Object modeling scripts:

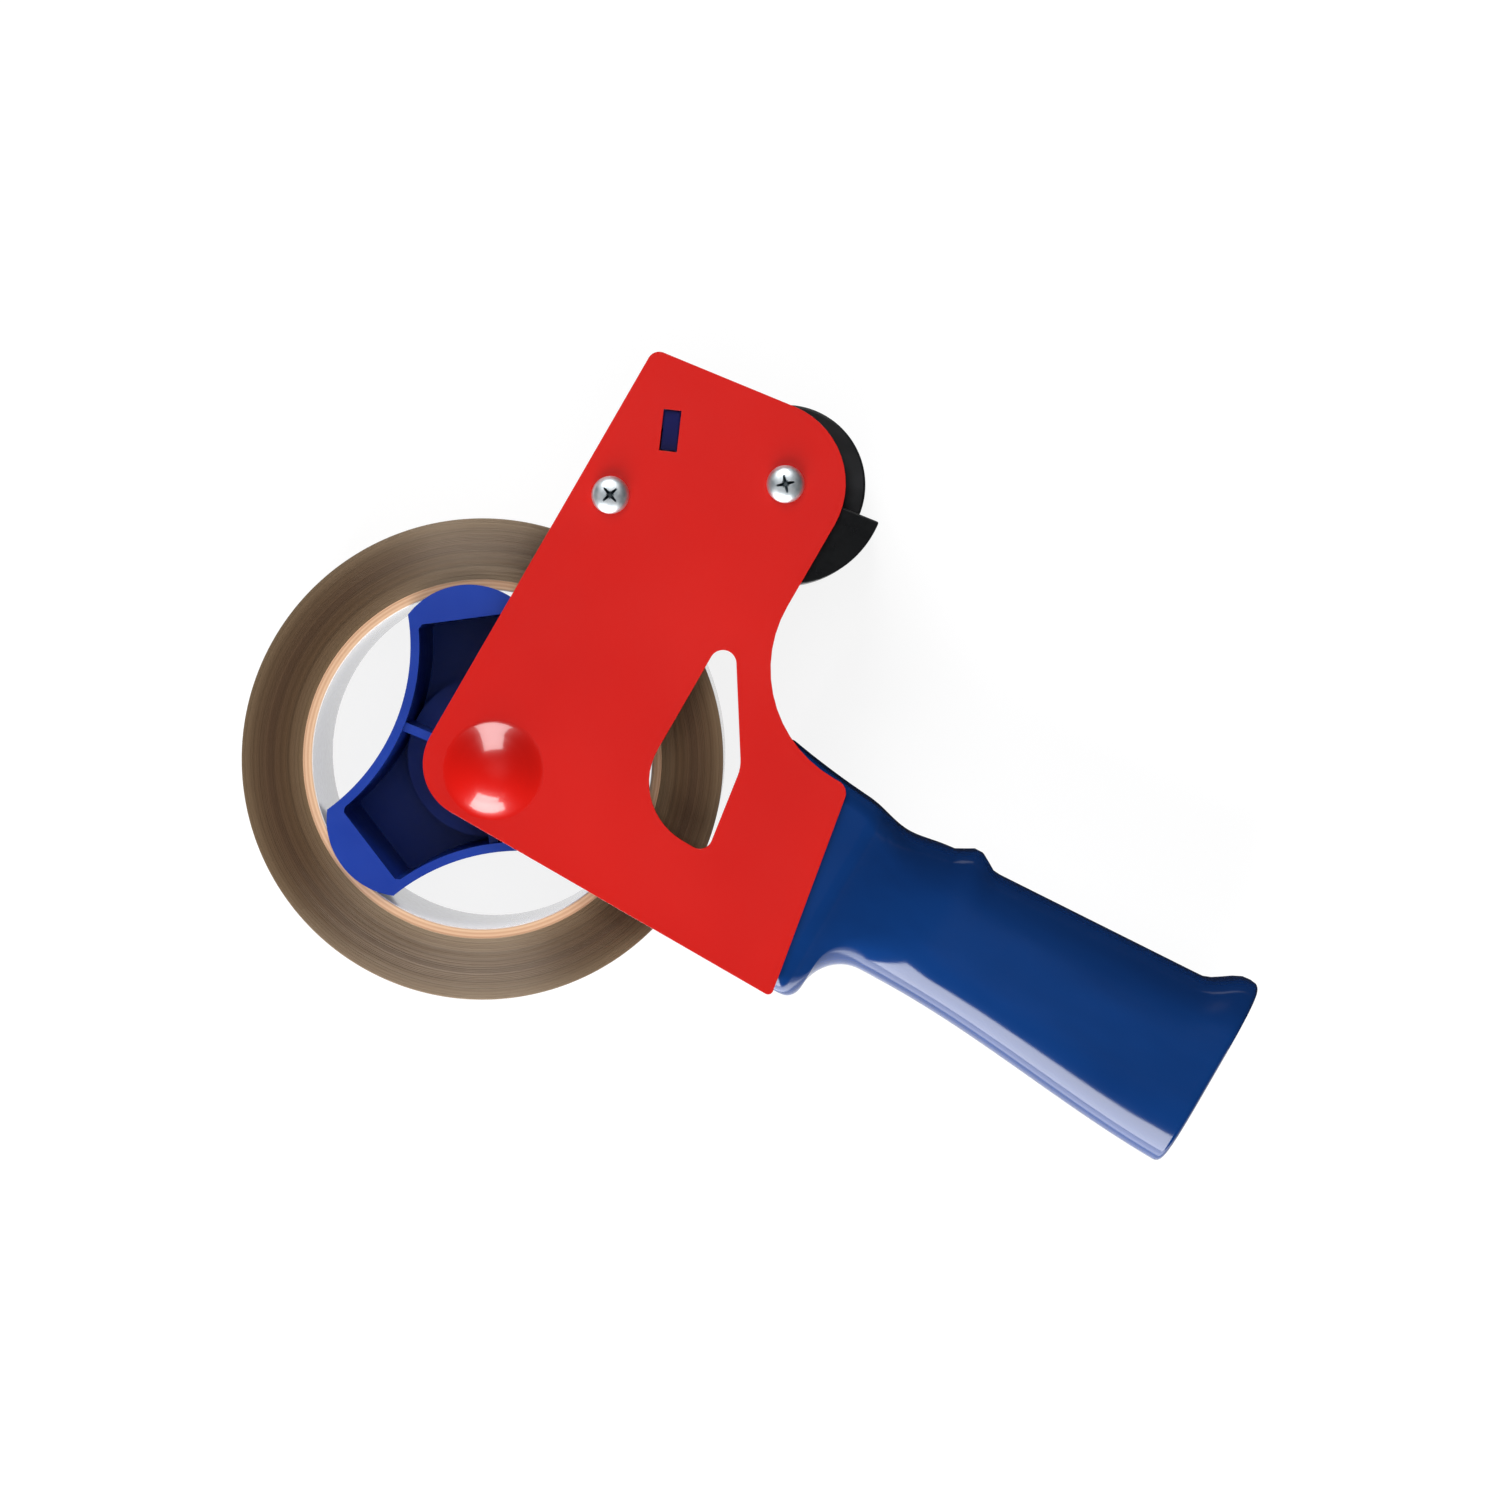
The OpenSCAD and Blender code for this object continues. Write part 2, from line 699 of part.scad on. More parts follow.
module blade_carrier() {
    color(handle_blue) difference() {
        union() {
            slab(carrier_foot, plate_z) carrier_outline();
            slab(carrier_foot, plate_z) wall_strip(-wall_down, wall_up, seat_wall / 2);
            for (z = [carrier_foot, plate_z - cheek_t]) slab(z, z + cheek_t) {
                at(tongue_at) circle(knuckle_r + 0.6);
                polygon([tongue_at + [1.2, -knuckle_r - 0.2], tongue_at + [-0.4, knuckle_r + 0.5],
                    tab_at - along * 6, tab_at - along * wall_down]);
            }
            at(tab_at) rotate(wall_angle) slab(plate_z - 1, plate_top - tab_sunk)
                square([slot_len - 2 * slot_play, seat_wall], center = true);
        }
        for (z = [carrier_foot + cheek_t, (carrier_foot + plate_z) / 2 + 1])
            slab(z, z + (plate_z - carrier_foot) / 2 - cheek_t - 1) carrier_cell();
        slab(carrier_foot - 1, carrier_foot + cheek_t + 1) carrier_cell();
        at(carrier_screw_at) rod(carrier_screw_d / 2, plate_z - carrier_screw_len - 2, plate_z + 1);
        at(tongue_at) rod(tongue_pin_r, carrier_foot + 0.8, plate_z - 0.8);
        for (z = blade_screw_z) blade_screw_place(z)
            rod(blade_screw_r, -seat_wall - 1, 1);
    }
}

module carrier_screw() {
    color(zinc) translate([carrier_screw_at.x, carrier_screw_at.y, plate_top]) rotate(20)
        pan_screw(screw_head_d, screw_head_h, carrier_screw_d - 2 * running_fit, carrier_screw_len);
}

// The blade lies on the wall's outer face, with its teeth past the wall's end
blade_len = tape_w;
blade_foot = carrier_foot + 0.4;
blade_screw_r = 1.5;
blade_screw_z = [blade_foot + blade_len * 0.2, blade_foot + blade_len * 0.8];

// Puts a piece on the blade seat: its X along the wall, its Z out of the wall's outer face
module on_seat(lift) {
    p = tab_at + across * (seat_wall / 2 + lift);
    translate([p.x, p.y, 0]) rotate(wall_angle) rotate([-90, 0, 0]) children();
}

module blade_screw_place(z) {
    on_seat(0) translate([blade_screw_up, -z, 0]) children();
}

module blade() {
    foot = blade_up - blade_h;
    teeth = floor(blade_len / tooth_pitch);
    step = blade_len / teeth;
    color(steel) difference() {
        on_seat(0) linear_extrude(blade_t) polygon(concat(
            [[foot, -blade_foot - blade_len], [foot, -blade_foot]],
            [for (i = [0:teeth - 1]) each [[blade_up - tooth_depth, -blade_foot - step * i],
                [blade_up, -blade_foot - step * (i + 0.5)]]],
            [[blade_up - tooth_depth, -blade_foot - blade_len]]));
        for (z = blade_screw_z) blade_screw_place(z) rod(blade_screw_r + 0.2, -1, blade_t + 1);
    }
}

module blade_screws() {
    color(zinc) for (z = blade_screw_z) blade_screw_place(z) translate([0, 0, blade_t])
        pan_screw(5.6, 1.9, 2 * (blade_screw_r - running_fit), seat_wall + blade_t - 0.6);
}

module tongue_pin() {
    color(steel) at(tongue_at)
        rod(tongue_pin_r - running_fit, carrier_foot + 0.8, plate_z - 0.8);
}

tongue_foot = carrier_foot + cheek_t + 0.5;
tongue_top = plate_z - cheek_t - 0.5;
spring_slot = 8;
tongue_mid = (tongue_foot + tongue_top) / 2;

module tongue() {
    lift = knuckle_r - tongue_t / 2;
    color([0.82, 0.83, 0.84]) at(tongue_at) rotate(tongue_angle) difference() {
        union() {
            rod(knuckle_r, tongue_foot, tongue_top);
            translate([0, -tongue_t / 2, tongue_foot])
                cube([tongue_len, tongue_t, tongue_top - tongue_foot]);
            translate([tongue_len, 0, tongue_foot]) rod(tongue_t * 0.75, 0, tongue_top - tongue_foot);
        }
        rod(tongue_pin_r, 0, plate_z);
        translate([-2 * knuckle_r, -2 * knuckle_r, tongue_mid - spring_slot / 2])
            cube([3.4 * knuckle_r, 4 * knuckle_r, spring_slot]);
    }
}

module tongue_spring() {
    wire = 0.6;
    color(steel) at(tongue_at)
        coil(tongue_pin_r + 0.2 + wire / 2, wire, tongue_mid - spring_slot / 2 + 0.4,
            tongue_mid + spring_slot / 2 - 0.4, 8, 6, 12);
}

// Roller, its axle and its guard

module roller_axle() {
    color(steel) at(roller_at) difference() {
        union() {
            rod(axle_r, axle_end, plate_z - guard_web_t);
            rod(axle_r + 2.2, roller_top + 0.3, plate_z - guard_web_t);
        }
        rod(roller_screw_d / 2, plate_z - roller_screw_len - 2, plate_z);
        tube(axle_r + 1, axle_r - clip_groove, clip_foot, clip_foot + clip_t);
    }
}

module roller_screw() {
    color(zinc) translate([roller_at.x, roller_at.y, plate_top]) rotate(-25)
        pan_screw(screw_head_d, screw_head_h, roller_screw_d - 2 * running_fit, roller_screw_len);
}

module roller_clip() {
    color(zinc) at(roller_at) difference() {
        tube(axle_r + 2.4, axle_r - clip_groove + running_fit, clip_foot, clip_foot + clip_t);
        for (a = [0:60:300]) rotate(a) translate([axle_r + 0.4, -0.5, 0])
            cube([4, 1, 4]);
    }
}

module roller_core() {
    rim = roller_r - rubber_t;
    color(black) at(roller_at) difference() {
        union() {
            tube(rim, rim - 2, roller_foot, roller_top);
            tube(axle_r + 3, axle_r + running_fit, roller_foot, roller_top);
            tube(rim - 1, axle_r + 2, roller_top - 4, roller_top - 2);
            for (a = [0:60:300]) rotate(a) translate([axle_r + 1, -0.8, roller_foot + 1])
                cube([rim - axle_r - 2, 1.6, roller_top - roller_foot - 3.5]);
        }
        rod(axle_r + running_fit, 0, plate_z);
    }
}

module roller_sleeve() {
    color([0.09, 0.09, 0.1]) at(roller_at)
        tube(roller_r, roller_r - rubber_t, roller_foot, roller_top - 0.4);
}

// Wedge of the guard's sweep, from below the roller to just above its middle
module guard_wedge() {
    far = 2 * guard_out;
    polygon(concat([[0, 0]], [for (a = [-105, -48.5, 8]) far * [cos(a), sin(a)]]));
}

module roller_guard() {
    color(black) at(roller_at) difference() {
        slab(roller_foot + 1, plate_z) {
            intersection() {
                circle(guard_out);
                guard_wedge();
            }
            circle(axle_r + 4);
        }
        rod(guard_in, 0, plate_z - guard_web_t);
        rod(roller_screw_d / 2 + 0.15, 0, plate_z + 1);
    }
}

side_plate();
plate_studs();
stud_nuts();
handle_near_shell();
handle_far_shell();
handle_screws();
hub_axle();
friction_washer();
hub_washer();
tension_spring();
knob_washer();
tension_knob();
knob_insert();
hub_rim();
hub_flange();
hub_core();
hub_well();
tape_core();
tape_winding();
blade_carrier();
carrier_screw();
blade();
blade_screws();
tongue_pin();
tongue();
tongue_spring();
roller_axle();
roller_screw();
roller_clip();
roller_core();
roller_sleeve();
roller_guard();
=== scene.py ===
import bpy
import bmesh
import json
import math
from mathutils import Matrix, Vector


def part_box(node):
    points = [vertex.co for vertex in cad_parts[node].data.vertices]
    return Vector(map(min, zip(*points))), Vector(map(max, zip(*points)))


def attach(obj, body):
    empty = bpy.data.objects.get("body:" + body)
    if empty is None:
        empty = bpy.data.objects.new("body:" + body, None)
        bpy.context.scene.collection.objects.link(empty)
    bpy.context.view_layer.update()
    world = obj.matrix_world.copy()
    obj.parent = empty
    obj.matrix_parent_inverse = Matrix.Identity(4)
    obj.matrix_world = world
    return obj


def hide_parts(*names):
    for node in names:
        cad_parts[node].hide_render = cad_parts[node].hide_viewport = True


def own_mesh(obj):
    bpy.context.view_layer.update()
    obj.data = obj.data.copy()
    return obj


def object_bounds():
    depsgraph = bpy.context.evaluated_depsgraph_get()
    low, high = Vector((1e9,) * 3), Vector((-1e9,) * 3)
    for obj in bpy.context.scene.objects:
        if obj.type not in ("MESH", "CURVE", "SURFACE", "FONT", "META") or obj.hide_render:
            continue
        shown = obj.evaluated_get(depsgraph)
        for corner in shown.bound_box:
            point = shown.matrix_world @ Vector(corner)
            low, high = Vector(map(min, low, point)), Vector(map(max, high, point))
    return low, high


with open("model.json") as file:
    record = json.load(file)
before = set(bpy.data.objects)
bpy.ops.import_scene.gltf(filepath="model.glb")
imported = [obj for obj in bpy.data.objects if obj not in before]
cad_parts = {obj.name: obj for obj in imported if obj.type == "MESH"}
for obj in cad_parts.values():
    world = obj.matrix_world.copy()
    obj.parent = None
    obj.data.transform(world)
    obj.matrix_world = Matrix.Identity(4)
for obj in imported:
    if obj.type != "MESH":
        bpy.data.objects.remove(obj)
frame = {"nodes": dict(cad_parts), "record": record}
scene = bpy.context.scene
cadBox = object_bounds()
mm = 0.001
bodyOf = {n: b for b, ns in frame["record"]["behaviour"]["bodies"].items() for n in ns}
slotOf = {s["node"]: s["material_slot"] for s in frame["record"]["subparts"]}


def hexColour(code):  # sRGB hex to linear
    def linear(v):
        return v / 12.92 if v <= 0.04045 else ((v + 0.055) / 1.055) ** 2.4
    return tuple(linear(int(code[i:i + 2], 16) / 255) for i in (0, 2, 4)) + (1.0,)


def addNode(tree, kind, values=None, links=None, **settings):
    node = tree.nodes.new(kind)
    for name, value in settings.items():
        setattr(node, name, value)
    for key, value in (values or {}).items():
        node.inputs[key].default_value = value
    for key, source in (links or {}).items():
        tree.links.new(source, node.inputs[key])
    return node


def outOf(tree, kind, values=None, links=None, **settings):  # the first output of a new node
    return addNode(tree, kind, values, links, **settings).outputs[0]


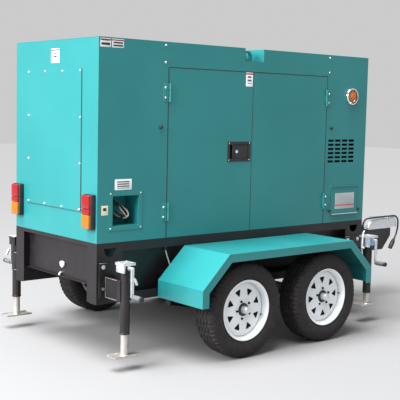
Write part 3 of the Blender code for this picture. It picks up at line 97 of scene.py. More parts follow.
# %% Towing cable
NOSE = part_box("drawbar")[1].x
CABLE_RADIUS = 0.008
CABLE_POINTS = [
    (-0.365, -0.030, 0.6260), (-0.365, -0.030, 0.640), (-0.3564, -0.030, 0.672), (-0.333, -0.0295, 0.6954),
    (-0.301, -0.029, 0.704), (-0.255, -0.028, 0.7065), (-0.205, -0.0275, 0.7085), (-0.135, -0.0272, 0.7100),
    (-0.055, -0.0272, 0.7100), (0.015, -0.0272, 0.7100), (0.076, -0.0275, 0.7100), (0.1075, -0.028, 0.7021),
    (0.1306, -0.029, 0.679), (0.139, -0.030, 0.6475), (0.1322, -0.034, 0.5957), (0.1122, -0.038, 0.5475),
    (0.0922, -0.042, 0.5189), (0.073, -0.045, 0.496),
]


def spline_through(points, steps=6):
    """A Catmull-Rom curve: between two points, a cubic whose slopes are half the span of their neighbours."""
    p = np.array(points, float)
    p = np.vstack([2 * p[0] - p[1], p, 2 * p[-1] - p[-2]])
    t = np.linspace(0, 1, steps, endpoint=False)[:, None]
    runs = [0.5 * (2 * b + (c - a) * t + (2 * a - 5 * b + 4 * c - d) * t ** 2
                   + (3 * b - a - 3 * c + d) * t ** 3)
            for a, b, c, d in zip(p, p[1:], p[2:], p[3:])]
    return np.vstack([*runs, p[-2:-1]])


route = spline_through([(NOSE + x, y, z) for x, y, z in CABLE_POINTS])
curve = bpy.data.curves.new("lighting_cable", "CURVE")
curve.dimensions = "3D"
curve.bevel_depth = CABLE_RADIUS
curve.bevel_resolution = 4
curve.use_fill_caps = True
line = curve.splines.new("POLY")
line.points.add(len(route) - 1)
line.points.foreach_set("co", np.hstack([route, np.ones((len(route), 1))]).ravel())
cable = bpy.data.objects.new("lighting_cable", curve)
bpy.context.scene.collection.objects.link(cable)

# %% [markdown]
# A shape here is two arrays: points, and faces that name the points. One grid function closes a surface of
# two parameters into faces, and everything round or carried along a path is such a grid.

# %% Shapes from grids
def grid(points, wrap_rows=False, wrap_columns=False, caps=False):
    """Faces between neighbouring points of a (rows, columns, 3) array; caps close the first and last row."""
    rows, columns = points.shape[:2]
    r = np.arange(rows if wrap_rows else rows - 1)
    c = np.arange(columns if wrap_columns else columns - 1)
    r, c = np.meshgrid(r, c, indexing="ij")
    up, across = (r + 1) % rows, (c + 1) % columns
    corners = np.stack([r * columns + c, r * columns + across, up * columns + across, up * columns + c], -1)
    faces = corners.reshape(-1, 4).tolist()
    if caps:
        faces.append(list(range(columns))[::-1])
        faces.append(list(range((rows - 1) * columns, rows * columns)))
    return outward((points.reshape(-1, 3), faces))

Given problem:
Only the lines from the one with "side_plate();" to the one with "if empty is" are wanted; extract them exactly, both ends included.

Result:
side_plate();
plate_studs();
stud_nuts();
handle_near_shell();
handle_far_shell();
handle_screws();
hub_axle();
friction_washer();
hub_washer();
tension_spring();
knob_washer();
tension_knob();
knob_insert();
hub_rim();
hub_flange();
hub_core();
hub_well();
tape_core();
tape_winding();
blade_carrier();
carrier_screw();
blade();
blade_screws();
tongue_pin();
tongue();
tongue_spring();
roller_axle();
roller_screw();
roller_clip();
roller_core();
roller_sleeve();
roller_guard();
=== scene.py ===
import bpy
import bmesh
import json
import math
from mathutils import Matrix, Vector


def part_box(node):
    points = [vertex.co for vertex in cad_parts[node].data.vertices]
    return Vector(map(min, zip(*points))), Vector(map(max, zip(*points)))


def attach(obj, body):
    empty = bpy.data.objects.get("body:" + body)
    if empty is None:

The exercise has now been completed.